At our studio, we love Wendy Stevens’ Christmas arrangements! Her version of Jingle Bells and Carol of the Bells are always crowd pleasers. Students at any skill level get to play the full range of the piano and perform fun glissandos in many of Stevens’ arrangements, such as Jingle Bells, Up on the Housetop, and Carol of the Bells.
A few students performed the duets they are learning for the KCMTA Multi-Piano Concert in January. Two students debuted their “Cruella de Vil” duet. If you’ve never attended the Multi-Piano Concert, it is a must-see performance! Twenty-eight grand pianos, each with a pair of duet partners, fill the stage and are directed by a conductor. This year’s theme is “On With the Show.”
Each of our recitals concluded with a special finale of Holiday Rhythm Cups! Students performed “Joy to the World,” and “Deck the Hall.”
Students, thank you for your joyful presence, your spirited playing, your dedication and hard work, and the community you create when you make music together.
Parents, thank you for all your support — for reading each e-mail, driving to lessons, being flexible, encouraging your young musician, attending recitals, and for all the ways you care for your child, not just as a musician, but as a growing, maturing, unique individual. Thank you for believing in the power of music in our students’ lives.
Schmitt Music, thank you for generously allowing us to use your beautiful facility for our performances.
The maleficent mascot of meter visited Leslie’s Music Studio this October… and stole all of our Halloween candy! (*Insert maniacal villain laugh*)
To conquer the king of counting and take back their candy, students meticulously practiced their pieces with the metronome this month. Individual metronome challenges were assigned and completed and candy bags were filled one rhythmic reward at a time.
It is amazing what can be accomplished when candy is at stake. (Yes, there is a vampire pun in that sentence!) But really, I was amazed at the progress my students made in terms of playing with the metronome because of this challenge. Since this was such a success in my studio, I’ve decided to share it with you. Music teachers, please let me know how it goes if you decide to try it!
“Count Metronome” Halloween Practice Challenge Instructions for Private Music Teachers
Metronome – I hope you already have this if you are a music teacher! You will also need to make sure all of your students have access to a metronome at home.
Paper bags – One for each student.
Bowl for candy – Mine is clear so they can see the candy. You could instead use a decorative Trick-or-Treat bag or plastic jack-o-lantern bucket.
Candy – In September, ask students what kinds of candy they like and try to purchase some of those kinds. Beware of peanut allergies. Calculate the amount by figuring each student should earn 10-12 small candies.
Count Metronome (click to download PDF) – I framed mine so I can use it again year after year.
Optional: Halloween decorations to enhance the Halloween theme.
Before beginning the challenge in your studio, prepare the materials by writing your students’ names on the paper bags. Print the picture of Count Metronome and display it in a visible location. Pour the candy into a large candy bowl and place it near the picture of Count Metronome.

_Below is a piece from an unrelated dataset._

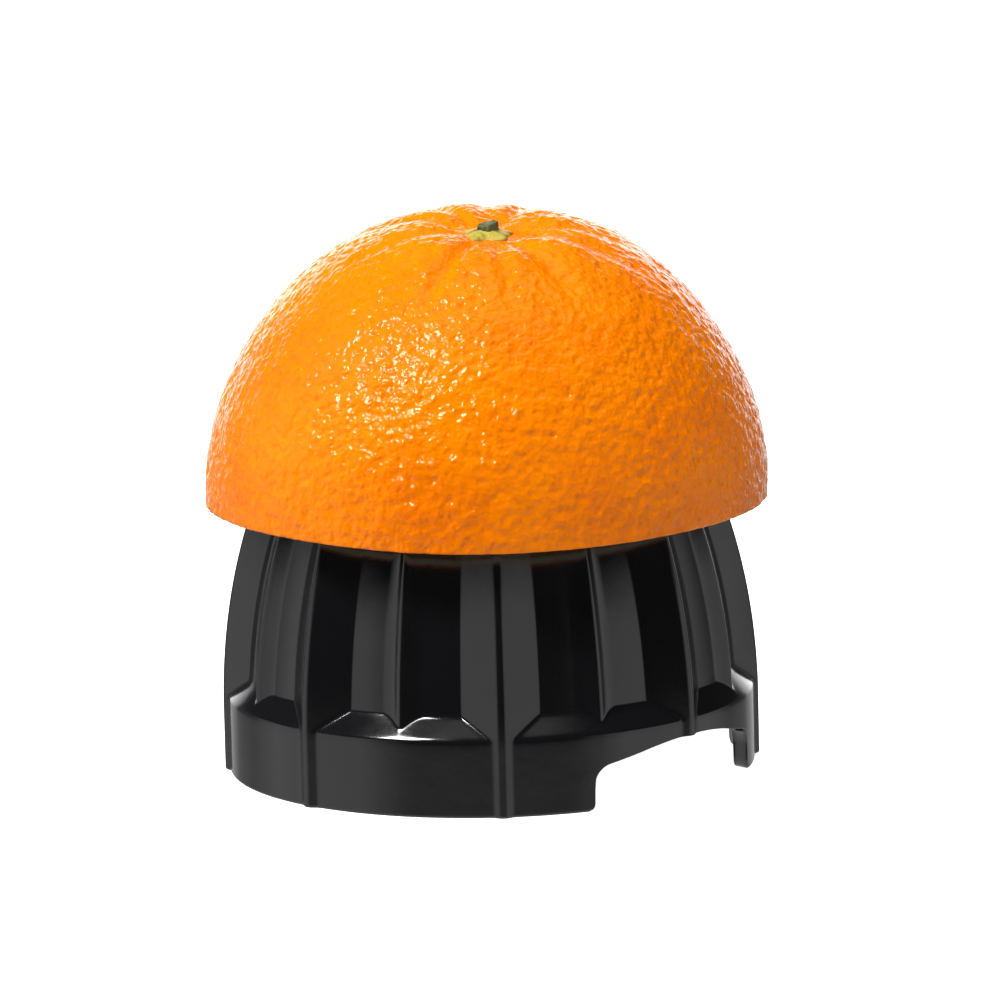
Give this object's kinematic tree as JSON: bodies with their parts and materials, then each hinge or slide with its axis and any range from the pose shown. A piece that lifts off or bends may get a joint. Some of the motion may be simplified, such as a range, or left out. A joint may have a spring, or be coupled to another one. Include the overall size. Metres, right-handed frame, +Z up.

When students arrive at their lessons the first week of October, tell them what has taken place: “Count Metronome visited the studio and stole all of our Halloween candy! All of the candy bags are empty now, but you can win back your candy by completing metronome challenges each week.”
Older students won’t care so much about the story, but younger students will enjoy some embellishment. You might tell them “Matching the count’s tempo will help you sneak past the ghost that is guarding the candy in the Count’s secret vault!” Or “playing your song with the tempo the Count asks is like playing his game… if you match his tempo, you win!”
Now that they get the idea, start assigning sections of their music with a specific tempo. I used an orange highlighter to make parentheses around the sections I assigned. Write the beats per minute they must match at the beginning of each section, and next to that draw an empty checkbox so that you can check it off once it’s completed and the student has received her candy for that section.
Here’s where the pedagogy comes in: You can give students a few easy challenges (i.e. 4-8 simple measures at an easy tempo) and one difficult challenge (i.e. 12-16 difficult measures at a faster tempo). They might complete the easy challenges in 1 week, but they will work hard to complete the difficult challenge over the course of the month, making major gains in their rhythm skills.
When students come back the next week, have them play their assigned sections with the metronome. They get 3 chances to play it correctly. If they can play it without mistakes or pauses, they earn candy! I gave out one small piece of candy for every 4 measures completed. If the sections were very difficult, I gave out more candy. If a student had to work on the section for a very long time and didn’t earn any candy for a couple of weeks, I gave out more candy when they did experience success. Have the students pick out what candies they would like from the bowl and put them in their bag. They will be excited to see their bags fill up!
As metronome challenges are completed, assign new sections to give students opportunities to earn more candy each week. Adjust the difficulty of the challenges as necessary for each student. The goal is for everybody to fill up their candy bags! Celebrate even the smallest successes for a student who has great difficulty with the metronome.
Differentiating for Special Circumstances
Kids who don’t like candy: I found that even the students who don’t like candy are still motivated by the playfulness of this challenge. As an alternative, you could offer them stickers, pencils, gum, erasers, etc. I like to use practice points that students can collect and eventually exchange for prizes.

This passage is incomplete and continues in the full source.